>> start DATA BLOCK

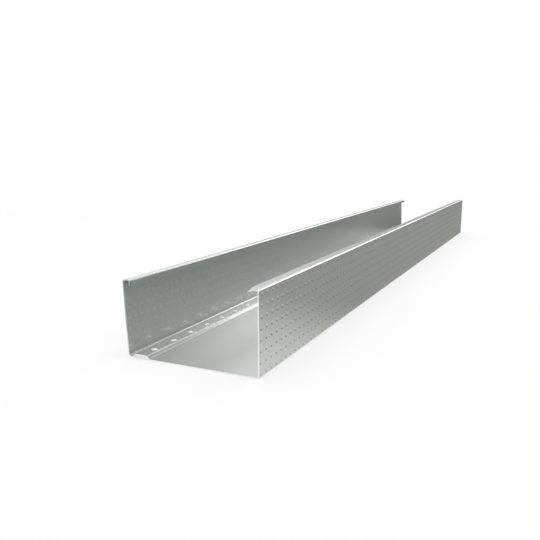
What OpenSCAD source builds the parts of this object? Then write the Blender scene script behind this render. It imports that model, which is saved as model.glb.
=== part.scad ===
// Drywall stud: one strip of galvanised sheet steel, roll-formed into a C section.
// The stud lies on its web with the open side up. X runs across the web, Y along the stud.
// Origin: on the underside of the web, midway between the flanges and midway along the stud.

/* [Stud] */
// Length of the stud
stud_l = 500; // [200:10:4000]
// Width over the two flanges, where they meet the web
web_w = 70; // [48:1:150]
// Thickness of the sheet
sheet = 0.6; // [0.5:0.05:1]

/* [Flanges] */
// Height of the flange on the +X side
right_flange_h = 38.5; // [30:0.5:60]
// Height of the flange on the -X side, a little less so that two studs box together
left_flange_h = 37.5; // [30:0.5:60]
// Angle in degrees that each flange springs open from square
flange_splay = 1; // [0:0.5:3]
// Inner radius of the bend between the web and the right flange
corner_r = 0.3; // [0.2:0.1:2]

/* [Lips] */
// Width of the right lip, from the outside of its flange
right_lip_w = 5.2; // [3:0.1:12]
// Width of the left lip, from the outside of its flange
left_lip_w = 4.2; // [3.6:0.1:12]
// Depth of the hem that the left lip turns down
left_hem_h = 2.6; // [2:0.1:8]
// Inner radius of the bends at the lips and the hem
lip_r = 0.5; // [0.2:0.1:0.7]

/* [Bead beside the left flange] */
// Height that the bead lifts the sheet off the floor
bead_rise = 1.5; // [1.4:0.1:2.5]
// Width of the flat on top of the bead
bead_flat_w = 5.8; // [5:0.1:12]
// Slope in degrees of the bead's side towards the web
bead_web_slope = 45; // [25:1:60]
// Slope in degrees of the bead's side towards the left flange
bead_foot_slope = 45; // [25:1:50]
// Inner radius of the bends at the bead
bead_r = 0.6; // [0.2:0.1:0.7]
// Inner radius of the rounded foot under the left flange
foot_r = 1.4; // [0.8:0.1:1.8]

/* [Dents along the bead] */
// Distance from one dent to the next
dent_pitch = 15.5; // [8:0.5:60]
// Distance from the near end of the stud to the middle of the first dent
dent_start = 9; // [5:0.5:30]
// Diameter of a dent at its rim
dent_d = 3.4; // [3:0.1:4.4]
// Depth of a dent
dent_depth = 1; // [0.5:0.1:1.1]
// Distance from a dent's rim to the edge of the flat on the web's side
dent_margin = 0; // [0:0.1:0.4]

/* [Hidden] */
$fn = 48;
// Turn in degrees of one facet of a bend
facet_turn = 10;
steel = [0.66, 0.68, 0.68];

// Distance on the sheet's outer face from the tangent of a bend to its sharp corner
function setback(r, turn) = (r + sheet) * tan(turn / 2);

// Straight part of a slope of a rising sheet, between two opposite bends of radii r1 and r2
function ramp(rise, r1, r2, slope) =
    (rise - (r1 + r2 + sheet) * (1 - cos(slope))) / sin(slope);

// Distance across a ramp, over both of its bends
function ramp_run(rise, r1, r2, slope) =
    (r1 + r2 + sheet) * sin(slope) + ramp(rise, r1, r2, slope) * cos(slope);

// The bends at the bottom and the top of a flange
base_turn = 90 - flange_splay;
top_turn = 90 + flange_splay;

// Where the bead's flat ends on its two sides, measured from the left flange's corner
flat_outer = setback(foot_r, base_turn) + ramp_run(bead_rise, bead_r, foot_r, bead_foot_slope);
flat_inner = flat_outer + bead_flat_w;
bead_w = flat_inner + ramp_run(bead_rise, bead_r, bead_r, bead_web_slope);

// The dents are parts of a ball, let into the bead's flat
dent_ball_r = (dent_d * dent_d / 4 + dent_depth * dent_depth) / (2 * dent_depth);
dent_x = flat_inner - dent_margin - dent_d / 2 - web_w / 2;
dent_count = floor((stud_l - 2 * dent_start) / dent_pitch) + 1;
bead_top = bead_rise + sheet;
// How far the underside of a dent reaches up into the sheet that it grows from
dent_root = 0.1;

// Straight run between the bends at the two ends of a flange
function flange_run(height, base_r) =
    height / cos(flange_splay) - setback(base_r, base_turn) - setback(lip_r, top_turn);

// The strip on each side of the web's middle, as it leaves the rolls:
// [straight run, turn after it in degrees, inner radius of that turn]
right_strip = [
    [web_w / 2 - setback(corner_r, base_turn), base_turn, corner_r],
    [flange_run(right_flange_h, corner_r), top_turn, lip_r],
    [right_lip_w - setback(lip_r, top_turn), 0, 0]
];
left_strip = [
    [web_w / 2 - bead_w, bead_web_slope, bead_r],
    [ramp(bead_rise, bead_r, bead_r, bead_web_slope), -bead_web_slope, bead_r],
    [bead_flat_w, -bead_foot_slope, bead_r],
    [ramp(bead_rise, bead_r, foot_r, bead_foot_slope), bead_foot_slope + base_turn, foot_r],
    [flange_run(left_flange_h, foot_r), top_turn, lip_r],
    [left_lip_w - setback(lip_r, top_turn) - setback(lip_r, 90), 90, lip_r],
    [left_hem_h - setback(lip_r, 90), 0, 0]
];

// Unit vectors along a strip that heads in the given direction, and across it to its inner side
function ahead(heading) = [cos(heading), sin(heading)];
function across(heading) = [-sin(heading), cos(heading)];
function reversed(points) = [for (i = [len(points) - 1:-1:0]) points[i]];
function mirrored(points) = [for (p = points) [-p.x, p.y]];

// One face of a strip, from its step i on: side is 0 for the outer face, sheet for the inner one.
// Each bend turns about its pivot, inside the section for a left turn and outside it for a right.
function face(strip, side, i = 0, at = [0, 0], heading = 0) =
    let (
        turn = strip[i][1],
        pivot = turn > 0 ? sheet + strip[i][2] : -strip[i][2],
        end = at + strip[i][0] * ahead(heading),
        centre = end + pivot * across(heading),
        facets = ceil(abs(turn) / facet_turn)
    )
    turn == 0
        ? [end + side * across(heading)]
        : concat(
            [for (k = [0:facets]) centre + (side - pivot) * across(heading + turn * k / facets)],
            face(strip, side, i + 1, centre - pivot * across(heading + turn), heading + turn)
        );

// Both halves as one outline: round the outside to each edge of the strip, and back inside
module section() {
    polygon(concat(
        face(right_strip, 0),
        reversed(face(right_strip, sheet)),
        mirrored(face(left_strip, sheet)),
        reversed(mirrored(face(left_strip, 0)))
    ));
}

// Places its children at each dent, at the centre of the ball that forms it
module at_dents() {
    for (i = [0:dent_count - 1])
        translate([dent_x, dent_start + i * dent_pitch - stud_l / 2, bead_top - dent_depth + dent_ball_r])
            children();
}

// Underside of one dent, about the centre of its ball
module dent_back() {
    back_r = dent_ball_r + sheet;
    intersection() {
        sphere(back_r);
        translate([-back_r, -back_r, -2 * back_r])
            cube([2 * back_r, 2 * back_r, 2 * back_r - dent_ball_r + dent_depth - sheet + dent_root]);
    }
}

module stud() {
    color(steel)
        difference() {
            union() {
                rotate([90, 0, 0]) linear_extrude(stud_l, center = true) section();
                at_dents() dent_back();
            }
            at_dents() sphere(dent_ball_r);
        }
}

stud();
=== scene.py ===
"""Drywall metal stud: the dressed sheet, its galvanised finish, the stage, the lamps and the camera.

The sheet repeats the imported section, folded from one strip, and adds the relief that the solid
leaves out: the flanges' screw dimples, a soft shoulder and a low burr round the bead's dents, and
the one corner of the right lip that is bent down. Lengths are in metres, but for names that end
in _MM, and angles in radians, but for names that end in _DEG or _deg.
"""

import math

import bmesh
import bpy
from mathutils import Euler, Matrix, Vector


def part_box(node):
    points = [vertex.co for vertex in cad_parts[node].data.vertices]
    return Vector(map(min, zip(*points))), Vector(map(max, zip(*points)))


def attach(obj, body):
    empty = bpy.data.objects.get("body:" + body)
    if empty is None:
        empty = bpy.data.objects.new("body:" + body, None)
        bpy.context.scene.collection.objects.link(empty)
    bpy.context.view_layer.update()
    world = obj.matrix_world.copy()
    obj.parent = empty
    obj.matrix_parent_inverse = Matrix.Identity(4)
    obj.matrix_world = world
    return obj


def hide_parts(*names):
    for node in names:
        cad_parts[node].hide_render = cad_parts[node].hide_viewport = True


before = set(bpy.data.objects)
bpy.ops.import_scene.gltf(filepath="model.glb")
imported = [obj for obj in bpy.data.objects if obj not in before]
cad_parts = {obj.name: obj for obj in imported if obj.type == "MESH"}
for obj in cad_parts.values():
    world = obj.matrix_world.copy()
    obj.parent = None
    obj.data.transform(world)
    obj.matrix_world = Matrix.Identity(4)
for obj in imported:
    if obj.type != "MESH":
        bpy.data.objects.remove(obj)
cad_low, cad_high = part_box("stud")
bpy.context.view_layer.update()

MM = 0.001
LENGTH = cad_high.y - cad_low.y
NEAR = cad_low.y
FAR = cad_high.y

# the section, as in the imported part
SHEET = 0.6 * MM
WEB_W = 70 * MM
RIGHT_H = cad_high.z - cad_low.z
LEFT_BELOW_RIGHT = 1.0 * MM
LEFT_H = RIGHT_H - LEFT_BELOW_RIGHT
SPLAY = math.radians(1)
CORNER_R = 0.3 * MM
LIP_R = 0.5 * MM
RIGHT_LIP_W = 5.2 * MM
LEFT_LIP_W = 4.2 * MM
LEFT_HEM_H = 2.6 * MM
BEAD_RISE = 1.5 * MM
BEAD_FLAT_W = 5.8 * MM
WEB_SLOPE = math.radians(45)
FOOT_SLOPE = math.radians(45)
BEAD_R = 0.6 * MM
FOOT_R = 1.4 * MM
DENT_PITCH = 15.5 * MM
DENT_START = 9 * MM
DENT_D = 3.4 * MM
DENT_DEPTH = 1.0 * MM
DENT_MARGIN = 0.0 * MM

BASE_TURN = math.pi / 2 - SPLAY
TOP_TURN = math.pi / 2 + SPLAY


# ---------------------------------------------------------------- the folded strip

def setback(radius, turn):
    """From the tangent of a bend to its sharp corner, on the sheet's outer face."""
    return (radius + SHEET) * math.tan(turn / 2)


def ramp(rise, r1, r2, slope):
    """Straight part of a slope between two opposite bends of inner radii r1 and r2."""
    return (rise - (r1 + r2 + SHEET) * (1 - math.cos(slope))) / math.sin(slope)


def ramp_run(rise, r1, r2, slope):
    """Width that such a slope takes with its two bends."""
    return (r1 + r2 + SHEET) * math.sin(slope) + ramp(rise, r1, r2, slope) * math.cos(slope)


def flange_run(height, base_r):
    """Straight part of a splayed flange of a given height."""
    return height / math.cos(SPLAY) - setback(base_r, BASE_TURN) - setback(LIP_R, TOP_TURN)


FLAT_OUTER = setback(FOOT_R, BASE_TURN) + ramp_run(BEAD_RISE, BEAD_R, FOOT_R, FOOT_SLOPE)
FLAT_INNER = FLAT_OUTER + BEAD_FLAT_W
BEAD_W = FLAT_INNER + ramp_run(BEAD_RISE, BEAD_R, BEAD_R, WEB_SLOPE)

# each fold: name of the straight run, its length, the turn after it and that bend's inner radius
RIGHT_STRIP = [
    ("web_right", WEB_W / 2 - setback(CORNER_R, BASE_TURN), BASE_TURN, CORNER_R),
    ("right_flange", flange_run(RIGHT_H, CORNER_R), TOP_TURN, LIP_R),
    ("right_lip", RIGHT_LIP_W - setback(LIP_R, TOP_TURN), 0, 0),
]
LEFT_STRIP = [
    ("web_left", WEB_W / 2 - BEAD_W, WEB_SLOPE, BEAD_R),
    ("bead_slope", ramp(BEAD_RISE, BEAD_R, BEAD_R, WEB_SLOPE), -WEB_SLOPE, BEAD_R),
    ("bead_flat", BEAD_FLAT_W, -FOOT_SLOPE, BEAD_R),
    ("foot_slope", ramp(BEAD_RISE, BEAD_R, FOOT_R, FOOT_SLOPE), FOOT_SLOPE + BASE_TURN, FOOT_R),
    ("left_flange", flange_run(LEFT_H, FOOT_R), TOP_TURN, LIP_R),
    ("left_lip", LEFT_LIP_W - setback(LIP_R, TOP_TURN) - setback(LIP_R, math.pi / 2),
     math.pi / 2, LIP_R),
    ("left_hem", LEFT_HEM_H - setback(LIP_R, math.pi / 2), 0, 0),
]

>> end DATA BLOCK

Exactly the lines from the line that has "of its ball" through the line that has "imported = [obj" are to be repeated, both included, with nothing added.

* [EXERCISE RESPONSE]:
// Underside of one dent, about the centre of its ball
module dent_back() {
    back_r = dent_ball_r + sheet;
    intersection() {
        sphere(back_r);
        translate([-back_r, -back_r, -2 * back_r])
            cube([2 * back_r, 2 * back_r, 2 * back_r - dent_ball_r + dent_depth - sheet + dent_root]);
    }
}

module stud() {
    color(steel)
        difference() {
            union() {
                rotate([90, 0, 0]) linear_extrude(stud_l, center = true) section();
                at_dents() dent_back();
            }
            at_dents() sphere(dent_ball_r);
        }
}

stud();
=== scene.py ===
"""Drywall metal stud: the dressed sheet, its galvanised finish, the stage, the lamps and the camera.

The sheet repeats the imported section, folded from one strip, and adds the relief that the solid
leaves out: the flanges' screw dimples, a soft shoulder and a low burr round the bead's dents, and
the one corner of the right lip that is bent down. Lengths are in metres, but for names that end
in _MM, and angles in radians, but for names that end in _DEG or _deg.
"""

import math

import bmesh
import bpy
from mathutils import Euler, Matrix, Vector


def part_box(node):
    points = [vertex.co for vertex in cad_parts[node].data.vertices]
    return Vector(map(min, zip(*points))), Vector(map(max, zip(*points)))


def attach(obj, body):
    empty = bpy.data.objects.get("body:" + body)
    if empty is None:
        empty = bpy.data.objects.new("body:" + body, None)
        bpy.context.scene.collection.objects.link(empty)
    bpy.context.view_layer.update()
    world = obj.matrix_world.copy()
    obj.parent = empty
    obj.matrix_parent_inverse = Matrix.Identity(4)
    obj.matrix_world = world
    return obj


def hide_parts(*names):
    for node in names:
        cad_parts[node].hide_render = cad_parts[node].hide_viewport = True


before = set(bpy.data.objects)
bpy.ops.import_scene.gltf(filepath="model.glb")
imported = [obj for obj in bpy.data.objects if obj not in before]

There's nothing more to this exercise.